Today I had some errands to run after dropping E off at school. Since I am babysitting, I had all 4 little kids with me. I am quite a sight wherever I go, and I usually get lots of second looks as people see 4 small children, close in height, and age. I get many questions as to how old they are, if they are all mine, if they are twins, etc., etc. So I wasn't too surprised in Target when an older woman stopped me at the end of the aisle and asked, "Are these your children?"
"Well, not exactly..." I started, ready with my usual stock response of 'these two are, these two are friends'.

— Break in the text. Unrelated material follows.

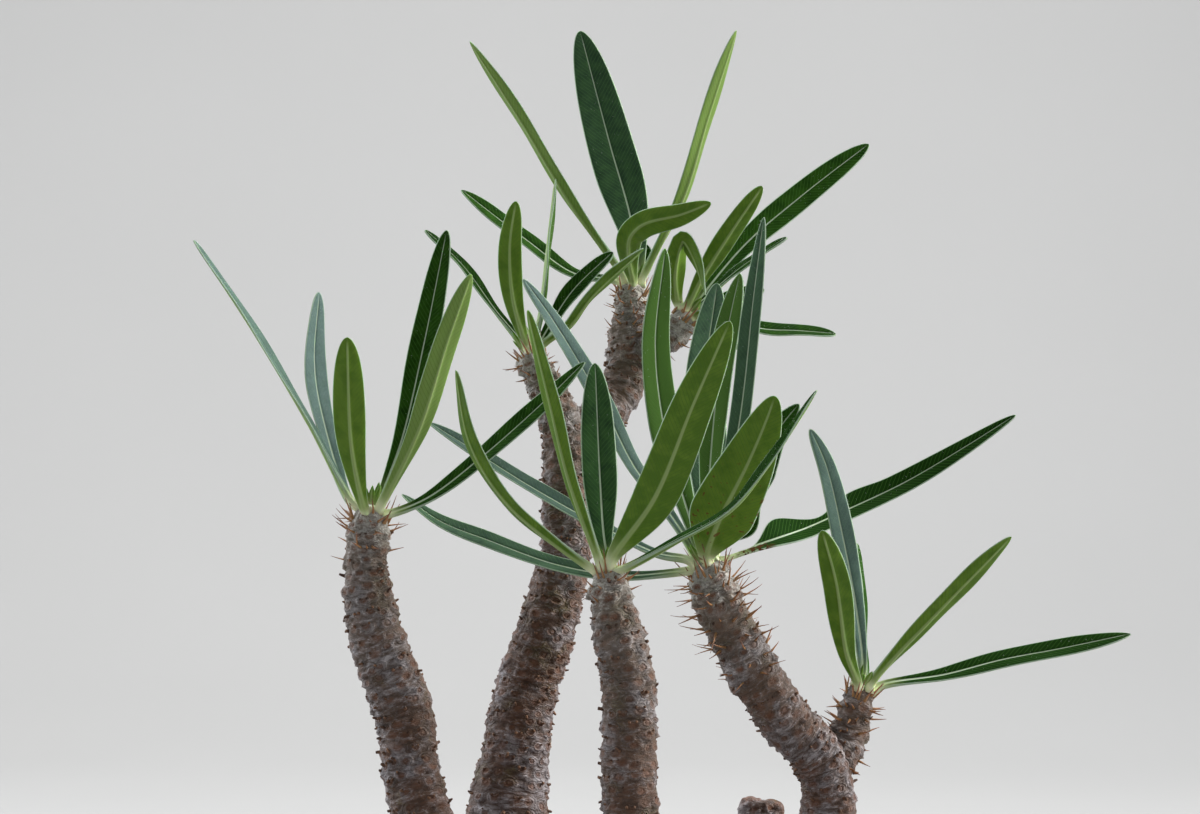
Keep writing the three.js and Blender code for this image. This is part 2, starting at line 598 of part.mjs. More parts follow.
function makeBark() {
  const limbs = Object.values(BRANCHES).map(makeBranch);
  const feet = FOOTED.map((name) => fromFront(BRANCHES[name][2]).sub(STEM_HEART).normalize());
  const wood = joined([makeStem(feet), ...limbs, ...makeStubKnobs()]);
  const spines = Object.entries(SPINES)
    .flatMap(([name, habit], i) => makeSpines(BRANCHES[name], habit, 101 + i))
    .filter((spine) => crowns.every(([, crown]) => spine.intersect(crown).isEmpty()));
  return toGeometry(joined([wood, ...spines]));
}

function named(name, geometry, color, roughness) {
  const material = new THREE.MeshStandardMaterial({ color, roughness, metalness: 0 });
  const mesh = new THREE.Mesh(geometry, material);
  mesh.name = name;
  return mesh;
}

const NODE_NAMES = {
  left: 'leaves_left',
  middle: 'leaves_middle',
  right: 'leaves_right',
  farRight: 'leaves_far_right',
  rearLeft: 'leaves_rear_left',
  rearTop: 'leaves_rear_top',
  rearSide: 'leaves_rear_side',
};

const plant = new THREE.Group();
plant.add(named('pot', makePot(), 0x3a3836, 0.75));
plant.add(named('soil', makeSoil(), 0x5b4636, 0.95));
plant.add(named('bark', makeBark(), 0x8d857e, 0.85));
crowns.forEach(([name, solid]) => {
  plant.add(named(NODE_NAMES[name], toGeometry(solid), 0x3f6b27, 0.55));
});

export default plant;
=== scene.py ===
import itertools

import bpy
import numpy as np
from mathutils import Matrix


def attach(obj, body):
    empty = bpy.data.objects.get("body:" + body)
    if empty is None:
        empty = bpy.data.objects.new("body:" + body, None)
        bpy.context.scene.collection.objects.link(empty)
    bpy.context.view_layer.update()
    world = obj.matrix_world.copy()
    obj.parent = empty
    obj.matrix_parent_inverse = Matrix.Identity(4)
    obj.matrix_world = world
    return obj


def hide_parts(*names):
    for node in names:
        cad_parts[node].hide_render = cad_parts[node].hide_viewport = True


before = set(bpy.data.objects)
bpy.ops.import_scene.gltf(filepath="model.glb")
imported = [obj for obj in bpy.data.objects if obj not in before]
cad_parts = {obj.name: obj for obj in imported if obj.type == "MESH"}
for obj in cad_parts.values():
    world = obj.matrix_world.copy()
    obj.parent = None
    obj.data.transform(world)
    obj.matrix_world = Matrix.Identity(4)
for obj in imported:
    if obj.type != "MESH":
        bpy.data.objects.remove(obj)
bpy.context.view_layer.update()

# Camera
# It stands where the photograph was taken from: level, in front of the plant, and far enough
# away that 240 mm fill the picture's width at the pot's axis.
MM = 0.001
EYE = np.array([-7, -667, 246.4]) * MM
SENSOR = 36.0
SEEN_WIDTH = 240 * MM

camera_data = bpy.data.cameras.new("camera")
camera_data.sensor_width = SENSOR
camera_data.lens = SENSOR * -EYE[1] / SEEN_WIDTH
camera_data.clip_start = 0.01
camera = bpy.data.objects.new("camera", camera_data)
camera.location = EYE
camera.rotation_euler = (np.pi / 2, 0, 0)
bpy.context.scene.collection.objects.link(camera)
bpy.context.scene.camera = camera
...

But I was interrupted mid sentence as the woman jabbed her finger at me and snapped, "You need to teach them manners!" And then she turned on her heel and walked away.
My smile froze on my face as I tried to process her remark. It was so unexpected, and so rude, I was taken aback. I herded the boys toward the next aisle and tried to figure out what prompted her remarks.
I admit the kids can sometimes get out of hand, running down the aisles, yelling, or touching merchandise. When this happens I usually reign them in, making them walk with their hands on the cart. In fact, we had just been at Costco and the boys had been getting rowdy, and I made them sit in a time-out as I went through the checkout.
I thought back over the last few minutes. I hadn't been totally focused on their behavior as I was pondering the bed linen selection, trying to see if anything would work for the girls' room. As I perused the shelves, squinted at price tags and considered color and pattern choices, the kids were pretending to have no arms. They pulled their arms into their shirts robot/transformer style ("Ch-ch-chk") and then proclaimed they had no arms. I absent-mindedly commented each time "Aww, that's so sad, you don't have any more arms!" or "That's too bad, I really liked your arms". Then they would gleefully pull out their arms and say, "They're right here!".
So, they weren't being silent, and it might have been a little noisy as all 4 children vied for my attention, but they certainly weren't acting crazy or disruptive. The two little girls were sitting in the cart, and the boys were standing close by. As I turned the corner I remember the woman talking to the sales clerk and they both looked at me as I started to come down the aisle. The sales clerk said to the woman, "Well, thank you for bringing it to my attention". She must have been complaining about the kids and hoping that Target lady would say something to me. But when she didn't, this woman immediately stopped me at the end of the aisle, blocking my way with her cart, and decided to take matters into her own hands.
After she walked away, I went hot and then cold, trying to think of something to say in response. All I could think was "What?" It was so unexpected, I felt like I had been sucker-punched. I kind of wish I had the "where-with-all" to give some kind of snappy response, but even now, with time to think about it, I can't come up with anything.
This whole experience is a good reminder to me not to judge other moms as they are out and about with their children. I don't know what kind of day they have had or if the kids are hungry, tired, or sick. It is not for me to pass judgment on other moms' parenting skills. A little understanding and empathy go a long way.